Sketch of the on-site pinning potential $V_p^{\left(1\right)}\left(q\right)$ for a given choice of the control parameter $L∕R$.

Figure 2

Plots of the on-site pinning potentials $V_p^{\left(2\right)}\left(q\right)$ (full line) and $V_p^{\left(3\right)}\left(q\right)$ (dashed line).

Figure 3

Full line, critical temperature (in reduced units $k_B{T}_c∕U_0$) as a function of the control parameter $\xi$ from Eq. (23) for the $\zeta =0$ case. Dashed line, temperature $T_J$ (in reduced units) at which the “underlying saddle” jumps from minimum to saddle as a function of $\xi$ (see Sec. 5B).

Figure 4

Critical temperature (in reduced units $k_B{T}_c∕U_0$) as a function of the control parameter $\xi$ from Eq. (28) for the indicated $\zeta$ value, $\zeta =0$ (full line), 0.5 (dashed line), 1.5 (dotted line), 3.5 (dashed-dotted line), and 7.5 (dashed-dotted-dotted line).

Figure 5

Critical temperature (in reduced units $k_B{T}_c∕U_0$) as a function of the control parameter $\zeta$ from Eq. (28) for the indicated $\xi$ value, $\xi =2$ (full line), 1 (dashed line), 0.5 (dotted line), 0.25 (dashed-dotted line).

Figure 6

Inverse temperature dependence (in reduced units $\beta U_0$) of the equilibrium potential energy for $\xi =1$ and for the indicated $\zeta$ value, $\zeta =0$ (full line), 0.5 (dashed line), 1.5 (dotted line), 3.5 (dashed-dotted line), and 7.5 (dashed-dotted-dotted line). The thick-dotted line represents the $\beta$ dependence of the potential energy in the high temperature phase.

Figure 7

Temperature dependence (in reduced units $k_{B}T∕U_0$) of the equilibrium potential energy $v$ (full symbols) and energy $v_s$ of underlying saddles (open symbols) for the PB model defined by Eq. (4) with $\xi =0.05$ (upper panel) and $\xi =0.5$ (lower panel). Also indicated in the figure are the values of topological change energy $v_{\theta }$ (horizontal dotted lines), phase transition energy $v_c$ (horizontal dotted-dashed lines) and transition temperature $T_c$ (vertical full line) for $\xi =0.05$ ($v_{\theta }∕U_0=0$, $v_c∕U_0\simeq 0.61$, and $k_B{T}_c∕U_0\simeq 1.22$) and for $\xi =0.5$ ($v_{\theta }∕U_0=0$, $v_c∕U_0\simeq 1.59$, and $k_B{T}_c∕U_0\simeq 3.20$). Dashed lines are the $T$ dependence of the potential energy in the high $T$ phase, $v\left(T\right)=k_{B}T∕2$.

Figure 8

Temperature dependence (in reduced units $k_{B}T∕U_0$) of the equilibrium potential energy $v$ (full symbols) and energy $v_s$ of underlying saddles (open symbols) for the SPB model defined by Eq. (5) with $\xi =0.05$ (upper panel) and $\xi =0.5$ (lower panel).

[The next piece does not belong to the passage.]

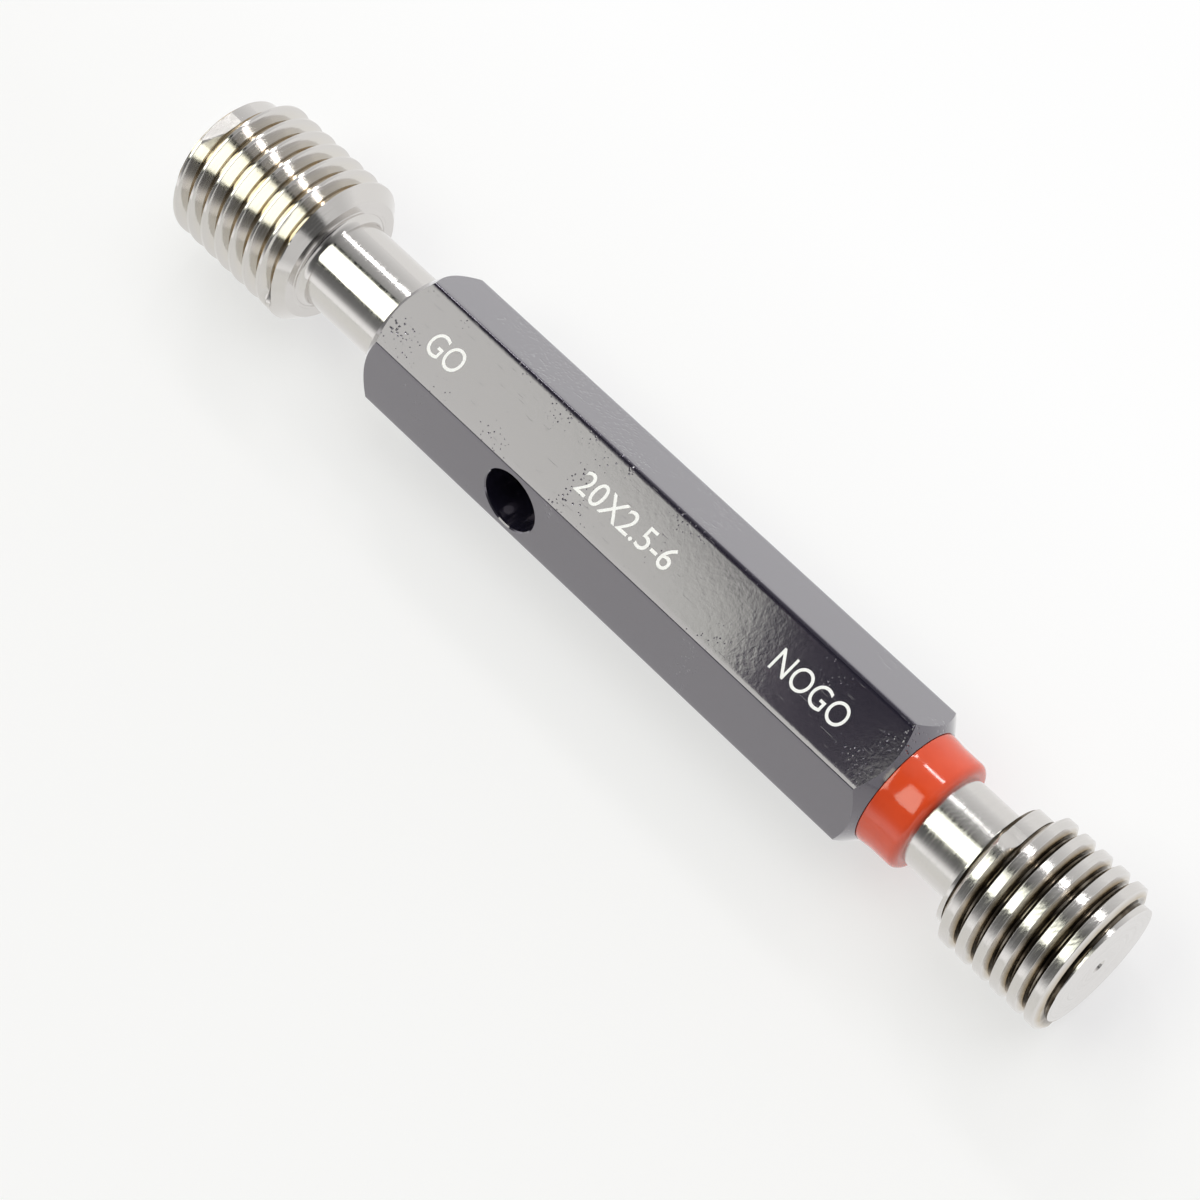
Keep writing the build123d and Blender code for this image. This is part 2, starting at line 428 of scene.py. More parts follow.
    def groove_shaded_colour(self, tree: Tree, groove: Reading, blotches: Reading) -> bpy.types.Node:
        """Paints patchy shade on the grooves' flanks and deeper, warmer shade on their floors.

        Args:
            tree: The material's tree.
            groove: How deep in a groove a point is.
            blotches: The noise that varies how much shade is painted.

        Returns:
            The node that gives the colour.
        """
        levels = (self.painted_shade_amount / 2, self.painted_shade_amount)
        patchy = add_node(tree, "MapRange", Span(*self.blotch_span, *levels).of(blotches))
        colour = linear_colour(self.colour)
        # Painted shade and painted warm bounce light: the deeper a point lies in a groove, the
        # darker and warmer its colour
        for span, shade_colour in ((self.flank_shade_span, self.flank_painted_shade), (self.floor_shade_span, self.floor_painted_shade)):
            depth = add_node(tree, "MapRange", span.of(groove))
            share = add_node(tree, "Math", {0: depth, 1: patchy}, operation="MULTIPLY")
            inputs = {"Factor": share, "A": colour, "B": linear_colour(shade_colour)}
            colour = add_node(tree, "Mix", inputs, data_type="RGBA")
        return colour

    def ripples(self, tree: Tree, place: Reading, patches: Reading) -> bpy.types.Node:
        """Draws the slanting ripples that the grinding wheel left, in patches.

        Args:
            tree: The material's tree.
            place: Object coordinates in millimetres.
            patches: The noise that says where the ripples are.

        Returns:
            The node that gives the pattern.
        """
        slanted = add_node(
            tree, "Mapping", {"Vector": place, "Rotation": (0.0, 0.0, self.chatter_turn)}
        )
        # At a scale of 1, this texture repeats every 0.314
        waves = add_node(tree, "TexWave", {
            "Vector": slanted,
            "Scale": 0.314 / self.chatter_spacing,
            "Distortion": 2.5,
            "Detail": 2.0,
            "Detail Scale": 1.5,
        })
        where = add_node(tree, "MapRange", self.chatter_span.of(patches))
        return add_node(tree, "Math", {0: waves.outputs["Fac"], 1: where}, operation="MULTIPLY")


@dataclass(frozen=True)
class BlackLacquer:
    """Stove-baked black lacquer on steel: near black with a violet cast. Millimetres."""

    name: str = "Black stoving lacquer"
    colour: str = "#1F1D2A"
    under_coat_roughness: float = 0.12
    top_coat_roughness: float = 0.03
    gloss_ior: float = 1.85
    gloss_tint: str = "#F6E9FF"
    peel_size: float = 2.6
    peel_height: float = 0.0025
    hammer_size: float = 0.55
    hammer_height: float = 0.0030
    scratch_turn: Triple = (0.0, 0.0, 0.25)
    scratch_stretch: Triple = (0.35, 7.0, 7.0)
    scratch_span: Span = Span(0.74, 0.77)
    scratch_depth: float = 0.0015
    cluster_size: float = 100 / 11
    poor_edge: Span = Span(1.8, 4.4, high=0.15)
    poor_half: Span = Span(20.0, 4.0)
    pit_size: float = 0.5
    pit_reach: Span = Span(0.51, 0.66, high=0.34)
    pit_depth: float = 0.05

    def material(self) -> bpy.types.Material:
        """Builds the lacquer: two glossy coats with orange peel, pits and fine scratches.

        Returns:
            The material.
        """
        # Baked lacquer flows out but never lies flat, so it mirrors lamps with wavy edges
        material, tree = new_material(self.name)
        place = millimetres(tree)
        slanted = add_node(
            tree,
            "Mapping",
            {"Vector": place, "Rotation": self.scratch_turn, "Scale": self.scratch_stretch},
        )
        peel, hammer, clusters, drawn_out = (
            add_node(tree, "TexNoise", {"Vector": where, "Scale": 1 / size, "Detail": octaves})
            for where, size, octaves in (
                (place, self.peel_size, 2.0),
                (place, self.hammer_size, 3.0),
                (place, self.cluster_size, 3.0),
                (slanted, 1.0, 1.0),
            )
        )
        scratches = add_node(tree, "MapRange", self.scratch_span.of(drawn_out))
        normal = None
        for pattern, height in (
            (peel, self.peel_height),
            (hammer, self.hammer_height),
            (scratches, -self.scratch_depth),
            (self.pits(tree, place, clusters), -self.pit_depth),
        ):
            inputs = {"Height": pattern, "Distance": abs(height) * MM, "Normal": normal}
            normal = add_node(tree, "Bump", inputs, invert=height < 0)
        shader = add_node(tree, "BsdfPrincipled", {
            "Base Color": linear_colour(self.colour),
            "Roughness": self.under_coat_roughness,
            "IOR": self.gloss_ior,
            "Specular Tint": linear_colour(self.gloss_tint),
            "Coat Weight": 1.0,
            "Coat Roughness": self.top_coat_roughness,
            "Coat IOR": self.gloss_ior,
            "Normal": normal,
            "Coat Normal": normal,
        })
        add_node(tree, "OutputMaterial", {"Surface": shader})
        return material

    def pits(self, tree: Tree, place: Reading, clusters: Reading) -> bpy.types.Node:
        """Pits the film where it is poor, more so along the +Y edges of the GO half.

        Args:
            tree: The material's tree.
            place: Object coordinates in millimetres.
            clusters: The noise that says where the film is poor.

        Returns:
            The node that gives the pattern.
        """
        parts = add_node(tree, "SeparateXYZ", {"Vector": place}).outputs
        edge = add_node(tree, "MapRange", self.poor_edge.of(parts["Y"]))
        half = add_node(tree, "MapRange", self.poor_half.of(parts["X"]))
        added = add_node(tree, "Math", {0: edge, 1: half}, operation="MULTIPLY")
        poor_film = add_node(tree, "Math", {0: clusters, 1: added}, operation="ADD")
        reach = add_node(tree, "MapRange", self.pit_reach.of(poor_film))
        cells = add_node(tree, "TexVoronoi", {"Vector": place, "Scale": 1 / self.pit_size})
        inputs = {"Value": cells, "From Max": reach, "To Min": 1.0, "To Max": 0.0}
        return add_node(tree, "MapRange", inputs)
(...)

Also indicated in the figure is the value of the topological change energy $v_{\theta }∕U_0=0$ (dotted line) for both cases.

Figure 9

Map $\mathcal{M}:v\to v_s$ defined minimizing the pseudopotential $W={\mid \nabla V\mid }^2$ in the PB and SPB models for $\xi =0.05$ (upper panel) and $\xi =0.5$ (lower panel). Also reported are the corresponding $v_{\theta }$ (dotted lines) and $v_c$ (dotted-dashed lines) for $\xi =0.05(v_{\theta }=0,v_c\simeq 0.61)$ and $\xi =0.5(v_{\theta }=0,v_c\simeq 1.59)$, evidencing the identity $\mathcal{M}\left(v_c\right)=v_{\theta }$.